>> start DATA PROVIDED

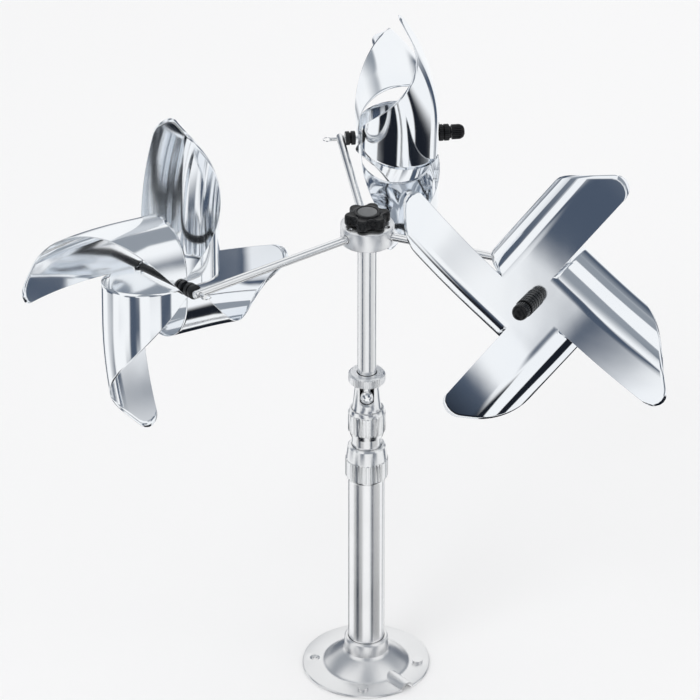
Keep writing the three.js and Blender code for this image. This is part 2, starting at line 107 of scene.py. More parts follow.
# The studio a mirror sees: rings of evenly spaced upright flags in front of white walls. Each
# ring has its height (the sine of its elevation), number of flags, their width and the first
# one's compass bearing in degrees (0 is +X, 270 is the camera's side), and their tone.
FLAG_RINGS = [
    (-0.64, 3, 62, 300, "dark"),
    (-0.46, 4, 18, 22, "slate"),
    (-0.26, 5, 24, 15, "slate"),
    (0.08, 6, 28, 38, "slate"),
    (0.60, 3, 52, 248, "grey"),
]
TONES = {
    "white": (0.98, 0.99, 1.00),
    "grey": (0.30, 0.33, 0.37),
    "slate": (0.075, 0.10, 0.145),
    "dark": (0.012, 0.015, 0.022),
}
SOFT_EDGE = 3.5
AMBIENT = 0.86

FLOOR_HALF = 6.0
# The soft lights: name, place and size in metres, and power in watts.
LIGHTS = [
    ("key", (-1.4, -1.6, 2.4), 1.4, 14),
    ("fill", (1.9, -1.2, 1.4), 1.6, 5),
    ("rim", (0.6, 1.9, 1.9), 1.2, 5),
]
LIT_POINT = Vector((0, 0, 0.25))


def mix_input(mix, name):
    """The input of a Mix node in use, whose sockets repeat their names by type."""
    return [s for s in mix.inputs if s.name == name and s.enabled][0]


def mix_output(mix):
    return [s for s in mix.outputs if s.enabled][0]


def ramp(tree, value, stops):
    """A colour ramp with the given (place, colour) stops."""
    node = tree.nodes.new("ShaderNodeValToRGB")
    elements = node.color_ramp.elements
    while len(elements) < len(stops):
        elements.new(0.5)
    for element, (place, color) in zip(elements, stops):
        element.position = place
        element.color = (*color, 1)
    tree.links.new(value, node.inputs["Fac"])
    return node.outputs["Color"]


def flag_stops(count, width, first, tone):
    """Ramp stops of a ring of flags, each with soft edges, from bearing 0 round to 360."""
    edges = []
    for flag in range(count):
        start = (first + flag * 360 / count) % 360
        edges.append((start, "white", tone))
        edges.append(((start + width) % 360, tone, "white"))
    stops = []
    for bearing, before, after in sorted(edges):
        stops.append((bearing / 360, TONES[before]))
        stops.append((min(bearing + SOFT_EDGE, 360) / 360, TONES[after]))
    return stops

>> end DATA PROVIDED

## WHAT THE TASK ASKS:
Write the complete data out, exactly as above.

## ANSWER TO THE PROBLEM:
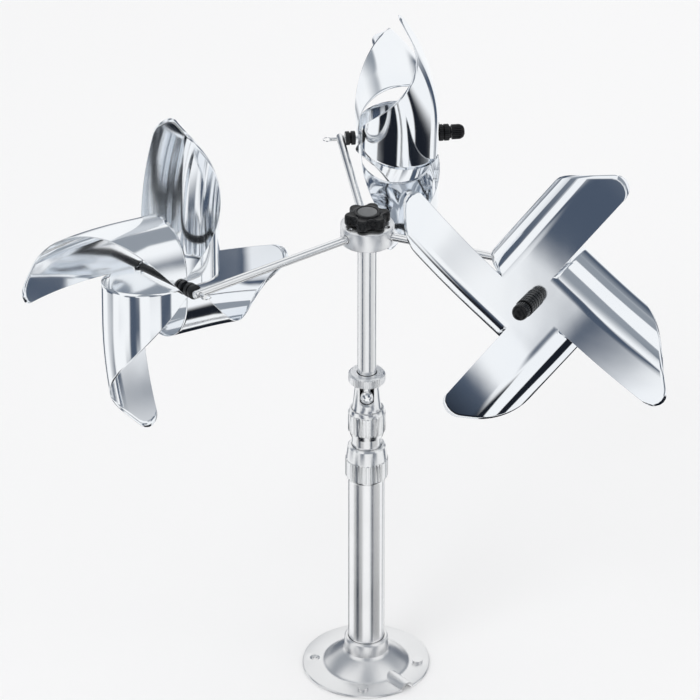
Keep writing the three.js and Blender code for this image. This is part 2, starting at line 107 of scene.py. More parts follow.
# The studio a mirror sees: rings of evenly spaced upright flags in front of white walls. Each
# ring has its height (the sine of its elevation), number of flags, their width and the first
# one's compass bearing in degrees (0 is +X, 270 is the camera's side), and their tone.
FLAG_RINGS = [
    (-0.64, 3, 62, 300, "dark"),
    (-0.46, 4, 18, 22, "slate"),
    (-0.26, 5, 24, 15, "slate"),
    (0.08, 6, 28, 38, "slate"),
    (0.60, 3, 52, 248, "grey"),
]
TONES = {
    "white": (0.98, 0.99, 1.00),
    "grey": (0.30, 0.33, 0.37),
    "slate": (0.075, 0.10, 0.145),
    "dark": (0.012, 0.015, 0.022),
}
SOFT_EDGE = 3.5
AMBIENT = 0.86

FLOOR_HALF = 6.0
# The soft lights: name, place and size in metres, and power in watts.
LIGHTS = [
    ("key", (-1.4, -1.6, 2.4), 1.4, 14),
    ("fill", (1.9, -1.2, 1.4), 1.6, 5),
    ("rim", (0.6, 1.9, 1.9), 1.2, 5),
]
LIT_POINT = Vector((0, 0, 0.25))


def mix_input(mix, name):
    """The input of a Mix node in use, whose sockets repeat their names by type."""
    return [s for s in mix.inputs if s.name == name and s.enabled][0]


def mix_output(mix):
    return [s for s in mix.outputs if s.enabled][0]


def ramp(tree, value, stops):
    """A colour ramp with the given (place, colour) stops."""
    node = tree.nodes.new("ShaderNodeValToRGB")
    elements = node.color_ramp.elements
    while len(elements) < len(stops):
        elements.new(0.5)
    for element, (place, color) in zip(elements, stops):
        element.position = place
        element.color = (*color, 1)
    tree.links.new(value, node.inputs["Fac"])
    return node.outputs["Color"]


def flag_stops(count, width, first, tone):
    """Ramp stops of a ring of flags, each with soft edges, from bearing 0 round to 360."""
    edges = []
    for flag in range(count):
        start = (first + flag * 360 / count) % 360
        edges.append((start, "white", tone))
        edges.append(((start + width) % 360, tone, "white"))
    stops = []
    for bearing, before, after in sorted(edges):
        stops.append((bearing / 360, TONES[before]))
        stops.append((min(bearing + SOFT_EDGE, 360) / 360, TONES[after]))
    return stops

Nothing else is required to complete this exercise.